When the Most High[a] gave the nations their inheritance,
when he divided up humankind,[b]
he set the boundaries of the peoples,
according to the number of the heavenly assembly.[c]
For the Lord’s allotment is his people,
Jacob is his special possession.[d]
10 The Lord[e] found him[f] in a desolate land,[g]
in an empty wasteland where animals howl.[h]
He continually guarded him[i] and taught him;[j]
he continually protected him[k] like the pupil[l] of his eye.
11 Like an eagle that stirs up[m] its nest,
that hovers over its young,
so the Lord[n] spread out his wings and took him,[o]
he lifted him up on his pinions.

Footnotes:

  1. Deuteronomy 32:8 tn The Hebrew term עֶלְיוֹן (ʿelyon) is an abbreviated form of the divine name El Elyon, frequently translated “God Most High” (so here NCV, CEV) or something similar. This full name (or epithet) occurs only in Gen 14, though the two elements are parallel in Pss 73:11; 107:11; etc. Here it is clear that Elyon has to do with the nations in general whereas in v. 9, by contrast, Yahweh relates specifically to Israel. See T. Fretheim, NIDOTTE 1:400-401. The title depicts God as the sovereign ruler of the world, who is enthroned high above his dominion.
  2. Deuteronomy 32:8 tn Heb “the sons of man” (so NASB); or “the sons of Adam” (so KJV).
  3. Deuteronomy 32:8 tc Heb “the sons of Israel.” The idea, perhaps, is that Israel was central to Yahweh’s purposes and all other nations were arranged and distributed according to how they related to Israel. See S. R. Driver, Deuteronomy (ICC), 355-56. For the MT יִשְׂרָאֵל בְּנֵי (bene yisraʾel, “sons of Israel”) a Qumran fragment has “sons of God,” while the LXX reads ἀγγέλων θεοῦ (angelōn theou, “angels of God”), presupposing בְּנֵי אֵל (bene ʾel) or בְּנֵי אֵלִים (bene ʾelim). “Sons of God” is undoubtedly the original reading; the MT and LXX have each interpreted it differently. MT assumes that the expression “sons of God” refers to Israel (cf. Hos. 1:10), while LXX has assumed that the phrase refers to the angelic heavenly assembly (Pss 29:1; 89:6; cf. as well Ps 82). The phrase is also attested in Ugaritic, where it refers to the high god El’s divine assembly. According to the latter view, which is reflected in the translation, the Lord delegated jurisdiction over the nations to his angelic host (cf. Dan. 10:13-21), while reserving for himself Israel, over whom he rules directly. For a defense of the view taken here, see M. S. Heiser, “Deuteronomy 32:8 and the Sons of God,” BSac 158 (2001): 52-74.

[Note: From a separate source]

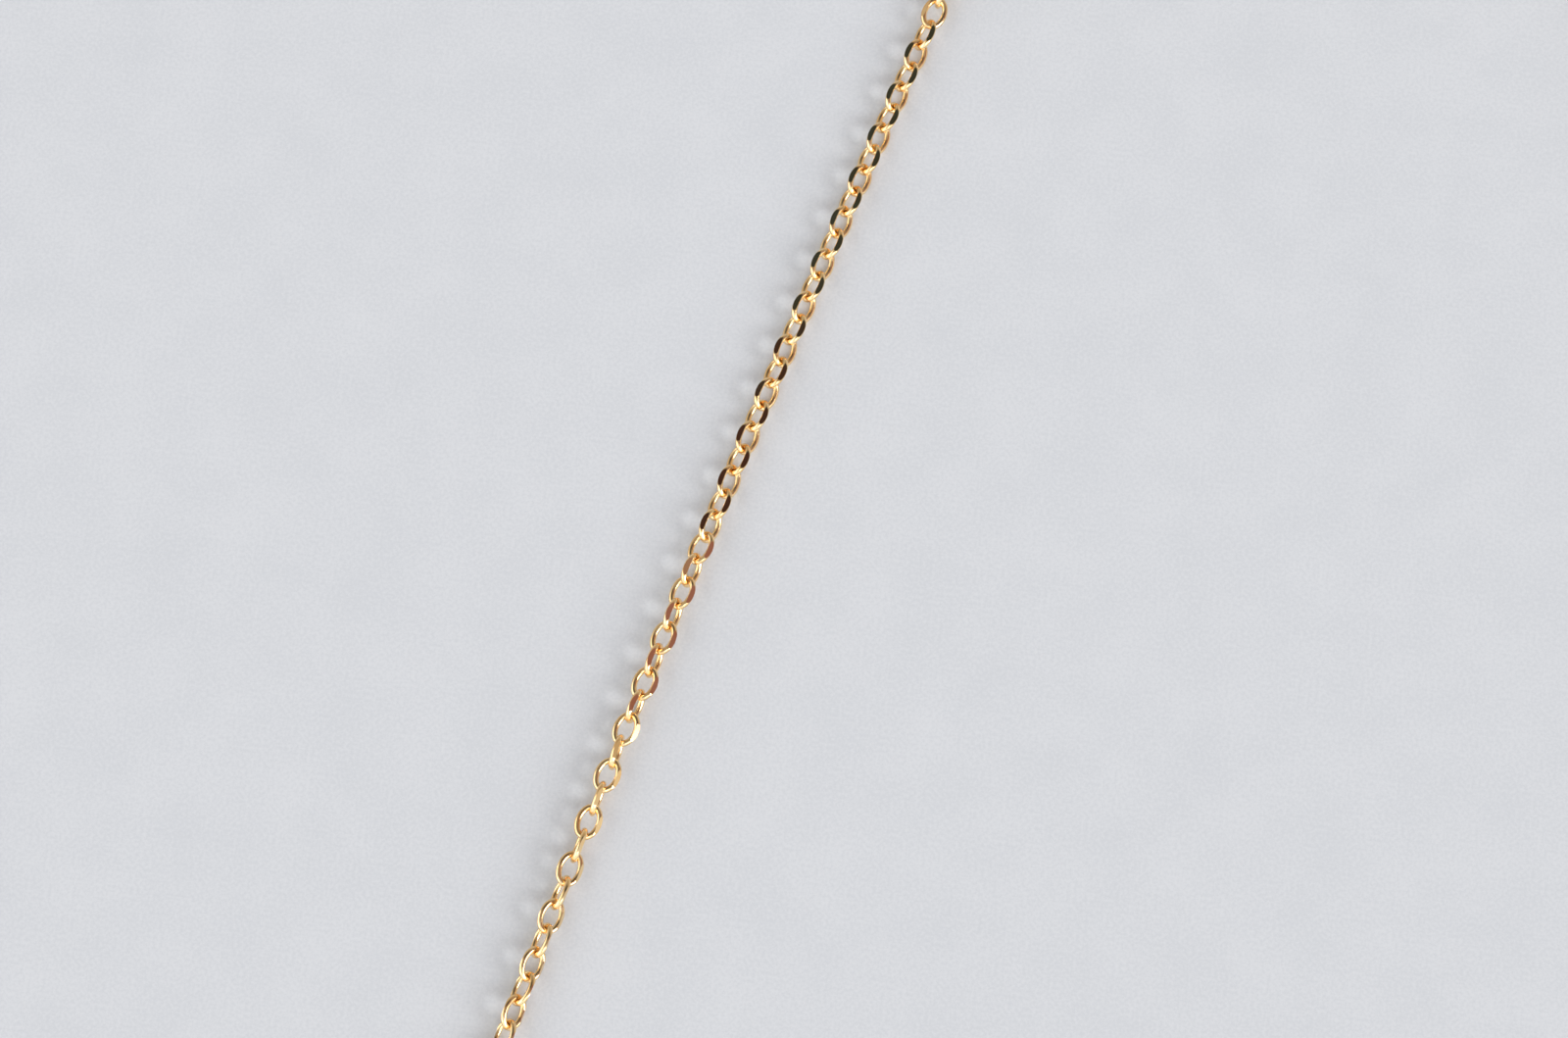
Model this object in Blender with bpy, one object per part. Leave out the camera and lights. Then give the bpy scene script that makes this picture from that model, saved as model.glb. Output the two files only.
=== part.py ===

  4. Deuteronomy 32:9 tc Heb “the portion of his inheritance.” The LXX and Smr add “Israel” and BHS suggests the reconstruction: “The Lord’s allotment is Jacob, the portion of his inheritance is Israel” (cf. NAB). While providing good parallelism, it destroys a fine chiastic structure: “allotment” (a), “his people” (b), “Jacob (b’), and “inheritance” (a’).
  5. Deuteronomy 32:10 tn Heb “he.” The referent (the Lord) has been specified in the translation for clarity.
  6. Deuteronomy 32:10 tn The reference is to “his people/Jacob” (cf. v. 9), that is, Israel (using a collective singular). The singular pronouns are replaced by plural ones throughout vv. 10-14 by some English versions as an aid to the modern reader (cf. NAB, NCV, TEV, NLT).
  7. Deuteronomy 32:10 tn Heb “a land of wilderness.” A מִדְבָּר (midbar, “wilderness”) refers to a dry region which is characterized as receiving less than twelve inches of rain per year. It therefore cannot support trees and may or may not have sparse vegetation (if receiving less than six inches of rain). The point of the poetic image is that it is desolate.
  8. Deuteronomy 32:10 tn Heb “in an empty, howling wasteland.” The word “howling” is derived from a verbal root that typically refers to the wailing of mourners. Here it likely refers to the howling of desert animals, or perhaps to the howling wind, in which case one may translate, “in an empty, windy wasteland.”
  9. Deuteronomy 32:10 tn Heb “was surrounding him.” The distinctive form of the suffix on this verb form indicates that the verb is an imperfect, not a preterite. As such it draws attention to God’s continuing care during the period in view. See A. F. Rainey, “The Ancient Hebrew Prefix Conjugation in the Light of Amarnah Canaanite,” Hebrew Studies 27 (1986): 15-16.
  10. Deuteronomy 32:10 tn Heb “he gave him understanding.” The form of the suffix on this verb form indicates that the verb is a preterite, not an imperfect. As such it simply states the action factually. See A. F. Rainey, “The Ancient Hebrew Prefix Conjugation in the Light of Amarnah Canaanite,” Hebrew Studies 27 (1986): 15-16.
  11. Deuteronomy 32:10 tn The distinctive form of the suffix on this verb form indicates that the verb is an imperfect, not a preterite. As such it draws attention to God’s continuing protection during the period in view. See A. F. Rainey, “The Ancient Hebrew Prefix Conjugation in the Light of Amarnah Canaanite,” Hebrew Studies 27 (1986): 15-16.
  12. Deuteronomy 32:10 tn Heb “the little man.” The term אִישׁוֹן (ʾishon) means literally “little man,” perhaps because when one looks into another’s eyes he sees himself reflected there in miniature. See A. Harman, NIDOTTE 1:391.
  13. Deuteronomy 32:11 tn The prefixed verbal form is an imperfect, indicating habitual or typical behavior. The parallel verb (cf. “hovers” in the next line) is used in the same manner.
  14. Deuteronomy 32:11 tn Heb “he”; the referent (the Lord) has been specified in the translation for clarity.
  15. Deuteronomy 32:11 tn The form of the suffix on this and the following verb forms (cf. “lifted him up”) indicates that the verbs are preterites, not imperfects. As such they simply state the action factually. The use of the preterite here suggests that the preceding verb (cf. “spread out”) is preterite as well.